La vénération attachée à ce sanctuaire, dit Strabon, lui vient en grande partie de son oracle qui passe pour le plus véridique de tous ; à cela s'ajoute sa situation, puisqu'il est placé, à quelque chose près, au centre de la Grèce entière, celle de l'intérieur de l'Isthme comme celle de l'extérieur. On a même pu dire qu'il se trouve au centre de la terre habitée, et on lui donne le nom de « nombril de la terre ». Là, selon la légende rapportée par Pindare, se sont rencontrés deux aigles, lâchés en même temps par Zeus, l'un venant d'Orient et l'autre d'Occident. Ces oiseaux apparaissent à l'intérieur du temple, sur une sorte de nombril ceint de bandelettes. Delphes, par sa fonction de centre religieux mais aussi par ses jeux, joue un rôle important dans la cohésion des cités grecques. Le sanctuaire ne survit pas à Théodose qui, par l'édit du 8 novembre 392, proscrit définitivement le paganisme.

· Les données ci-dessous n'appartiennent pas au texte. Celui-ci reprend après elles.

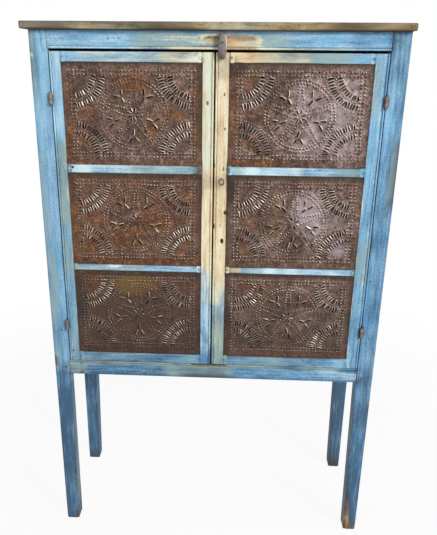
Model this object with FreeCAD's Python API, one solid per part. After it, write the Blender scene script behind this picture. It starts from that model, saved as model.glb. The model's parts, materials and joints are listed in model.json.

Delphes et son amphictyonie

La réputation qu'avait l'oracle de Delphes d'être plus véridique que tous les autres a été assurément la cause principale du respect extraordinaire dont son temple a été l'objet ; mais sa situation géographique a dû aussi y contribuer. Le temple de Delphes, en effet, se trouve être le centre ou peu s'en faut de la Grèce ; on l'a même longtemps considéré comme étant le centre de la terre habitée. De là cette dénomination de nombril de la terre qu'on lui a appliquée ; de là aussi cette fable qu'on lit dans Pindare, de deux aigles que Zeus aurait fait partir en même temps l'un de l'Occident et l'autre de l'Orient, et qui se seraient rencontrés juste en ce lieu.

Une situation si commode fit de Delphes tout naturellement un lieu de rendez-vous. C'est ainsi que les populations voisines arrivèrent à fonder la ligue amphictyonique, corps délibérant, chargé de veiller aux intérêts communs et d'exercer une surveillance collective, partant plus efficace, sur le temple de Delphes, qui, vu la quantité de richesses et de pieuses offrandes déposées dans son enceinte, réclamait des gardiens plus attentifs et qui fussent revêtus en quelque sorte d'un caractère sacré. Les commencements de cette institution ne nous sont pas connus ; mais ce qui paraît ressortir des documents historiques subsistants, c'est qu'Acrisios est le premier auteur des règlements relatifs aux Amphictyons, le premier qui ait désigné les villes appelées à faire partie du conseil et à y exercer un droit de suffrage, les unes ayant voix entière tandis que les autres devaient voter avec une ou plusieurs associées, le premier aussi qui ait institué un tribunal amphictyonique pour juger, d'après certaines formes, toutes les querelles de ville à ville. Par la suite, beaucoup d'autres règlements vinrent s'ajouter à ceux-là. Les villes qui dans le principe la composaient étaient, dit-on, au nombre de douze ; chacune envoyait un pylagore la représenter dans l'assemblée, laquelle siégeait deux fois par an, au printemps et en automne. Avec le temps la ligue s'accrut de plusieurs autres cités. Cette assemblée s'appelait l'assemblée pylæenne parce que les pylagores se rendaient aux Pyles, ou, si l'on aime mieux, aux Thermopyles, et y célébraient un sacrifice en l'honneur de Déméter. Il n'y eut d'abord que les nations voisines de Delphes et prenant part à ces assemblées qui usèrent de l'oracle, mais avec le temps on vint de très loin le consulter. Crésus, certains peuples d'Italie et de Sicile envoyèrent à Delphes des députés chargés de précieuses offrandes et y fondèrent même des trésors.